>> START DATASET CONTENT

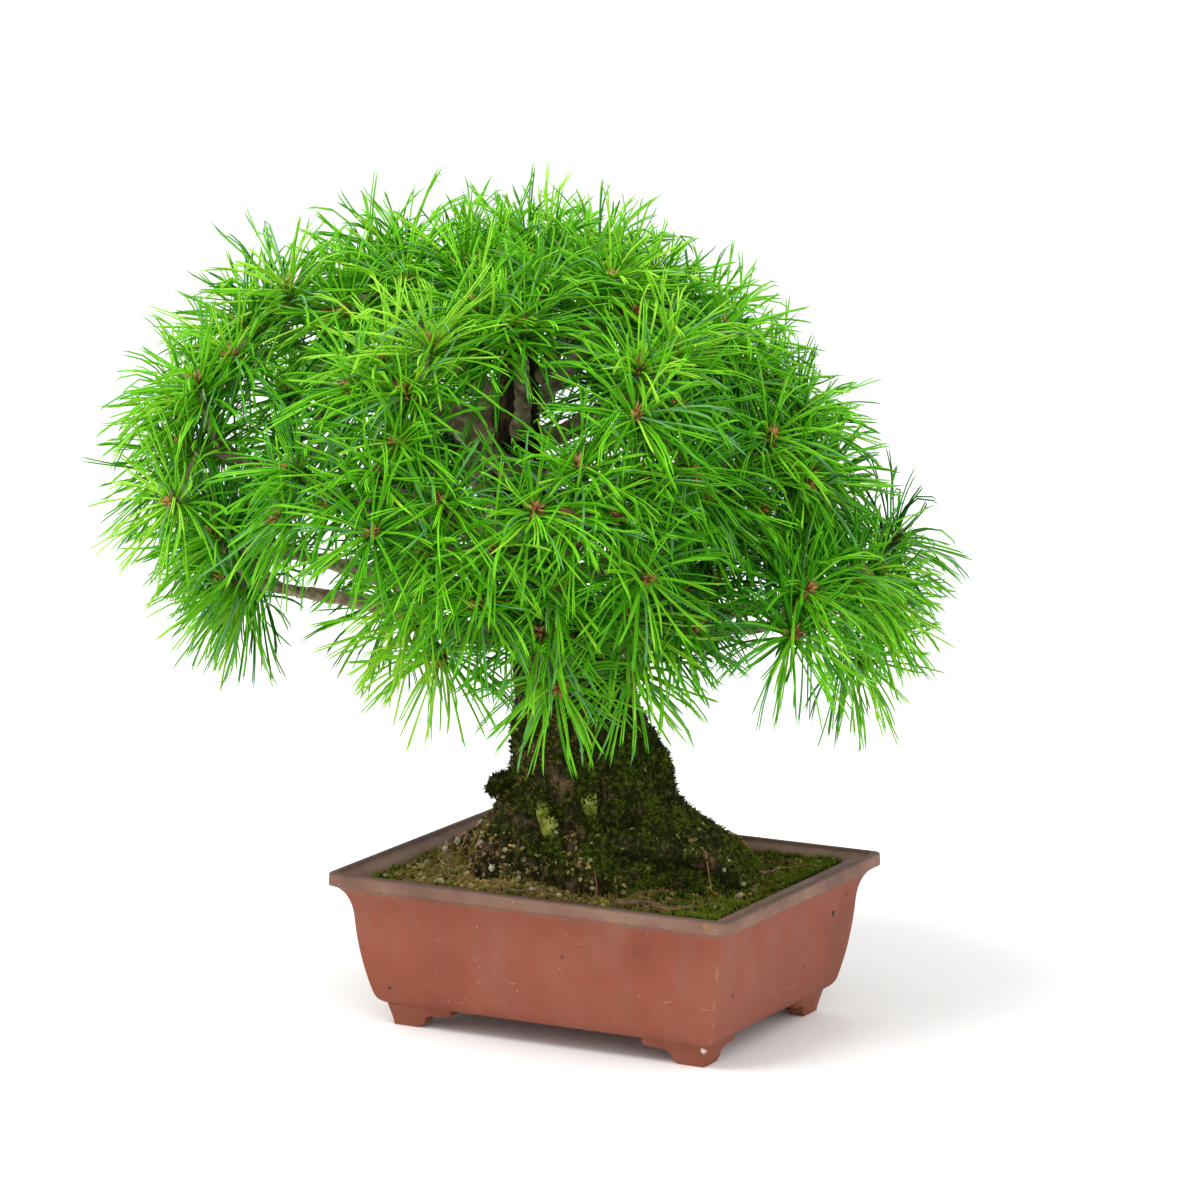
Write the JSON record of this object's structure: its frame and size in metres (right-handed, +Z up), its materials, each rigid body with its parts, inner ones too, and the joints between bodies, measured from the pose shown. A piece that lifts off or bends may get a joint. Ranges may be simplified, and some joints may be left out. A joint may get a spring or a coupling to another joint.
{
  "type": "potted japanese white pine bonsai",
  "caption": "Broad-crowned japanese white pine bonsai with a flared leaning trunk, spreading boughs and sprays of long needles, in a rectangular unglazed clay pot on bracket feet.",
  "frame": {"origin": "on the ground under the middle of the whole plant's box", "axes": "+X along the pot's long side, to the right of someone who faces its front; +Y from the front to the back; +Z up"},
  "size_m": [0.5041, 0.4801, 0.5146],
  "materials": {
    "pot_clay": "unglazed red-brown stoneware, matt, a little weathered at the rim",
    "soil_moss": "damp soil under moss, with pale grit and dead needles",
    "trunk_bark": "rough plated bark, mossy round the root flare",
    "bough_bark": "grey-brown ringed bark",
    "pine_needles": "bright satin green needles"
  },
  "bodies": {
    "root": {"pot": "pot_clay", "soil": "soil_moss", "trunk": "trunk_bark", "bough_top_left": "bough_bark", "bough_top_right": "bough_bark", "bough_top_front": "bough_bark", "bough_upper_front_left": "bough_bark", "bough_upper_front_right": "bough_bark", "bough_upper_right": "bough_bark", "bough_upper_back_right": "bough_bark", "bough_upper_back_left": "bough_bark", "bough_upper_left": "bough_bark", "bough_middle_front": "bough_bark", "bough_middle_front_right": "bough_bark", "bough_middle_front_left": "bough_bark", "bough_middle_far_left": "bough_bark", "bough_middle_left": "bough_bark", "bough_middle_back_left": "bough_bark", "bough_middle_back": "bough_bark", "bough_middle_back_right": "bough_bark", "bough_middle_right": "bough_bark", "bough_middle_inner_right": "bough_bark", "bough_lower_front": "bough_bark", "bough_lower_front_right": "bough_bark", "bough_lower_front_left": "bough_bark", "bough_lower_left": "bough_bark", "bough_lower_far_left": "bough_bark", "bough_lower_back_left": "bough_bark", "bough_lower_back": "bough_bark", "bough_lower_far_right": "bough_bark", "bough_lower_right": "bough_bark", "needles_top": "pine_needles", "needles_top_left": "pine_needles", "needles_top_right": "pine_needles", "needles_top_front": "pine_needles", "needles_upper_front_left": "pine_needles", "needles_upper_front_right": "pine_needles", "needles_upper_right": "pine_needles", "needles_upper_back_right": "pine_needles", "needles_upper_back_left": "pine_needles", "needles_upper_left": "pine_needles", "needles_middle_front": "pine_needles", "needles_middle_front_right": "pine_needles", "needles_middle_front_left": "pine_needles", "needles_middle_far_left": "pine_needles", "needles_middle_left": "pine_needles", "needles_middle_back_left": "pine_needles", "needles_middle_back": "pine_needles", "needles_middle_back_right": "pine_needles", "needles_middle_right": "pine_needles", "needles_middle_inner_right": "pine_needles", "needles_lower_front": "pine_needles", "needles_lower_front_right": "pine_needles", "needles_lower_front_left": "pine_needles", "needles_lower_left": "pine_needles", "needles_lower_far_left": "pine_needles", "needles_lower_back_left": "pine_needles", "needles_lower_back": "pine_needles", "needles_lower_far_right": "pine_needles", "needles_lower_right": "pine_needles"}
  },
  "joints": []
}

>> END DATASET CONTENT

Which lines contain "bodies"? Copy each of them out.

### WRITTEN RESPONSE
Write the JSON record of this object's structure: its frame and size in metres (right-handed, +Z up), its materials, each rigid body with its parts, inner ones too, and the joints between bodies, measured from the pose shown. A piece that lifts off or bends may get a joint. Ranges may be simplified, and some joints may be left out. A joint may get a spring or a coupling to another joint.
  "bodies": {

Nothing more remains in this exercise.